Job
Locate the line that contains "recline_shaft();". Reproduce it and all following lines up to the end of the material, exactly and with nothing added.

.....

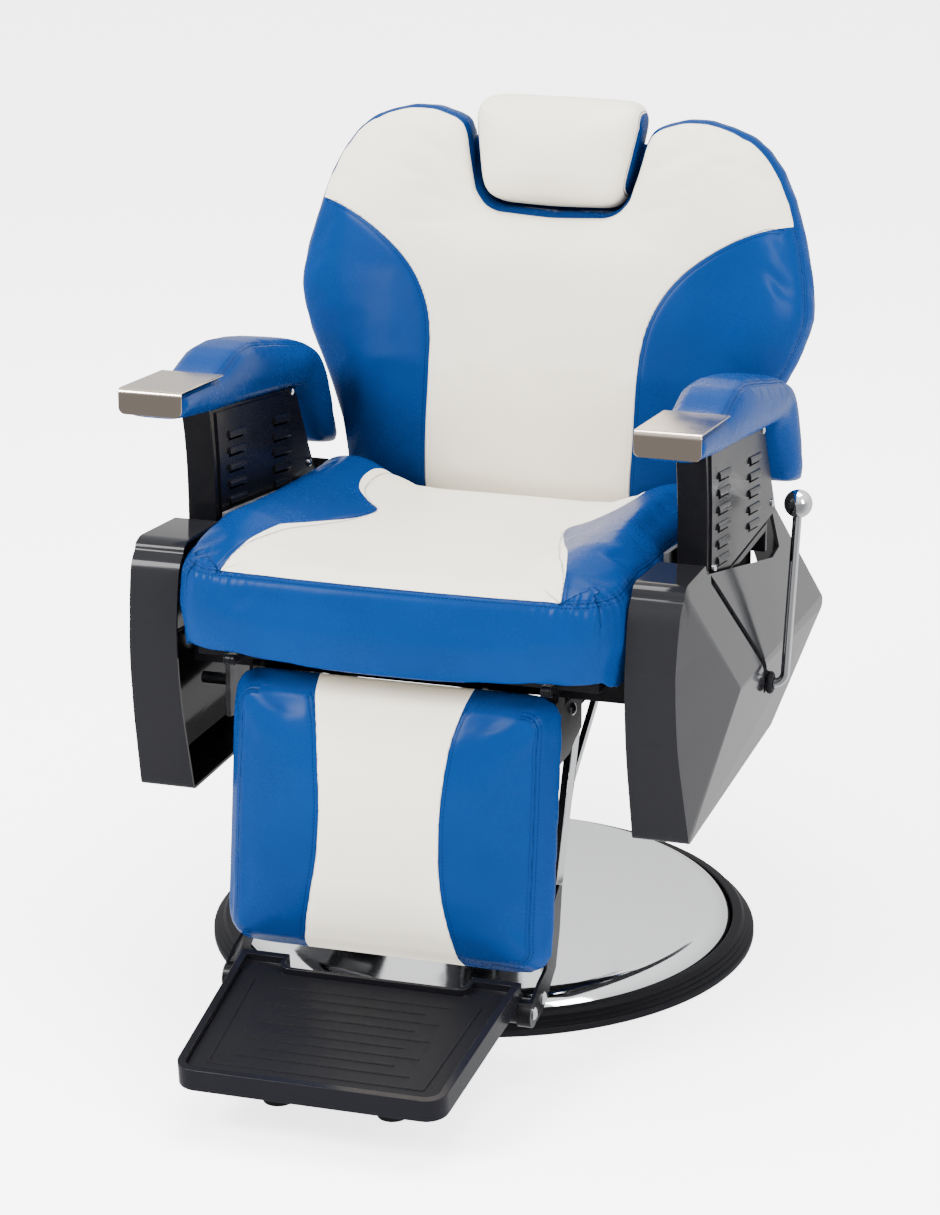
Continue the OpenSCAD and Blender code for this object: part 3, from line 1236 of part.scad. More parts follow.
// Moulded rubber tread: a thin sheet with a low frame and a stack of ribs
module foot_tread() {
    rib = 2;
    rib_w = 3;
    rib_first = 52;
    rib_pitch = 18;
    inset = plate_rim_t + 2 * run_gap;
    rear_y = plate_behind - slot_depth - plate_rim_t / 2 - 2 * run_gap;
    color([0.12, 0.12, 0.13]) plate_frame() {
        translate([0, 0, plate_floor_z]) linear_extrude(rib) intersection() {
            polygon(plate_outline(inset));
            translate([-plate_len, plate_front_y]) square([2 * plate_len, rear_y - plate_front_y]);
        }
        translate([0, 0, plate_floor_z + rib]) linear_extrude(rib / 2) {
            difference() {
                polygon(plate_outline(3 * inset));
                polygon(plate_outline(3 * inset + rib_w));
                translate([-plate_len, rear_y - 2 * inset]) square([2 * plate_len, plate_len]);
            }
            for (k = [0:8]) translate([0, plate_front_y + rib_first + rib_pitch * k])
                square([plate_front_half_w * (k % 2 == 0 ? 1.3 : 1), rib_w], center = true);
        }
    }
}

// Rubber buffers that meet the floor before the footplate does
buffer_r = 18;
buffer_stem_r = 11;
buffer_h = 15;
buffer_floor = 8;
buffer_x = 66;
buffer_y = -552;

module foot_buffers() {
    top_z = flip_z + (plate_floor_z - plate_floor_t) * cos(leg_lean) + (buffer_y - flip_y) * sin(leg_lean);
    color([0.05, 0.05, 0.05]) mirrored() {
        translate([buffer_x, buffer_y, buffer_floor]) cylinder(r1 = buffer_r - over, r2 = buffer_r, h = buffer_h);
        translate([buffer_x, buffer_y, buffer_floor]) cylinder(r = buffer_stem_r, h = top_z - buffer_floor - 2 * over);
    }
}

base_skirt();
floor_plate();
base_dish();
pump_cylinder();
pump_sleeve();
pump_bush();
pump_bolts();
pump_pedal();
pedal_rubber();
ram();
swivel_plate();
swivel_bolts();
seat_frame();
seat_board();
seat_cushion();
side_frame_left();
side_frame_right();
side_cover_left();
side_cover_right();
cover_posts();
arm_support_left();
arm_support_right();
arm_clamps();
louvre_outer_left();
louvre_inner_left();
louvre_outer_right();
louvre_inner_right();
louvre_screws();
armrest_pad_left();
armrest_pad_right();
armrest_cap_left();
armrest_cap_right();
recline_lever();
lever_ball();
lever_grommet();
lever_bush();
recline_shaft();
recline_bushes();
back_bracket_left();
back_bracket_right();
back_board();
backrest_cushion();
headrest_cushion();
headrest_post();
headrest_guide();
recline_link();
lock_cylinder();
lock_rod();
leg_hinges();
leg_arm_left();
leg_arm_right();
calf_board();
calf_lug();
calf_pad();
leg_crossbar();
foot_brackets();
leg_bolts();
foot_tray();
foot_tread();
foot_buffers();
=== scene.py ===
"""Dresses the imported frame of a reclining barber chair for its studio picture."""

import json
import logging
import math
from dataclasses import dataclass, field
from enum import Enum
from typing import Callable, Sequence

import bmesh
import bpy
import numpy as np
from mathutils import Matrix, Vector
from mathutils.bvhtree import BVHTree
from mathutils.kdtree import KDTree

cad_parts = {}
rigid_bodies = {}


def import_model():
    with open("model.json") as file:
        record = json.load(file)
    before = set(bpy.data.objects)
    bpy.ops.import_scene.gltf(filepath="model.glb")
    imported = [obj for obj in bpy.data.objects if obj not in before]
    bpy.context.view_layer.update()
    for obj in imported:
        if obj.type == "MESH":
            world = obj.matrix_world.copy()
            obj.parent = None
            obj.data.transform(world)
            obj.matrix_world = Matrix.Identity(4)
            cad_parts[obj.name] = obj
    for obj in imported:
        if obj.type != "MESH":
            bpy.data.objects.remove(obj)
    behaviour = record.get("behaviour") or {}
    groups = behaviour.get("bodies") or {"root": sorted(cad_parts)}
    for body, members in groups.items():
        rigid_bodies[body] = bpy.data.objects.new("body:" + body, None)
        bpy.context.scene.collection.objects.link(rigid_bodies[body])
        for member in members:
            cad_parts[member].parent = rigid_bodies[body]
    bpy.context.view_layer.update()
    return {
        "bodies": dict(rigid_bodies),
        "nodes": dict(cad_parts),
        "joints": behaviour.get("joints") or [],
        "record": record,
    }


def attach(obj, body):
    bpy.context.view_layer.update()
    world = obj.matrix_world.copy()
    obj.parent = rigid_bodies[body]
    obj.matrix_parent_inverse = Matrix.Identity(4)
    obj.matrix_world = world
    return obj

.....

Complete response
recline_shaft();
recline_bushes();
back_bracket_left();
back_bracket_right();
back_board();
backrest_cushion();
headrest_cushion();
headrest_post();
headrest_guide();
recline_link();
lock_cylinder();
lock_rod();
leg_hinges();
leg_arm_left();
leg_arm_right();
calf_board();
calf_lug();
calf_pad();
leg_crossbar();
foot_brackets();
leg_bolts();
foot_tray();
foot_tread();
foot_buffers();
=== scene.py ===
"""Dresses the imported frame of a reclining barber chair for its studio picture."""

import json
import logging
import math
from dataclasses import dataclass, field
from enum import Enum
from typing import Callable, Sequence

import bmesh
import bpy
import numpy as np
from mathutils import Matrix, Vector
from mathutils.bvhtree import BVHTree
from mathutils.kdtree import KDTree

cad_parts = {}
rigid_bodies = {}


def import_model():
    with open("model.json") as file:
        record = json.load(file)
    before = set(bpy.data.objects)
    bpy.ops.import_scene.gltf(filepath="model.glb")
    imported = [obj for obj in bpy.data.objects if obj not in before]
    bpy.context.view_layer.update()
    for obj in imported:
        if obj.type == "MESH":
            world = obj.matrix_world.copy()
            obj.parent = None
            obj.data.transform(world)
            obj.matrix_world = Matrix.Identity(4)
            cad_parts[obj.name] = obj
    for obj in imported:
        if obj.type != "MESH":
            bpy.data.objects.remove(obj)
    behaviour = record.get("behaviour") or {}
    groups = behaviour.get("bodies") or {"root": sorted(cad_parts)}
    for body, members in groups.items():
        rigid_bodies[body] = bpy.data.objects.new("body:" + body, None)
        bpy.context.scene.collection.objects.link(rigid_bodies[body])
        for member in members:
            cad_parts[member].parent = rigid_bodies[body]
    bpy.context.view_layer.update()
    return {
        "bodies": dict(rigid_bodies),
        "nodes": dict(cad_parts),
        "joints": behaviour.get("joints") or [],
        "record": record,
    }


def attach(obj, body):
    bpy.context.view_layer.update()
    world = obj.matrix_world.copy()
    obj.parent = rigid_bodies[body]
    obj.matrix_parent_inverse = Matrix.Identity(4)
    obj.matrix_world = world
    return obj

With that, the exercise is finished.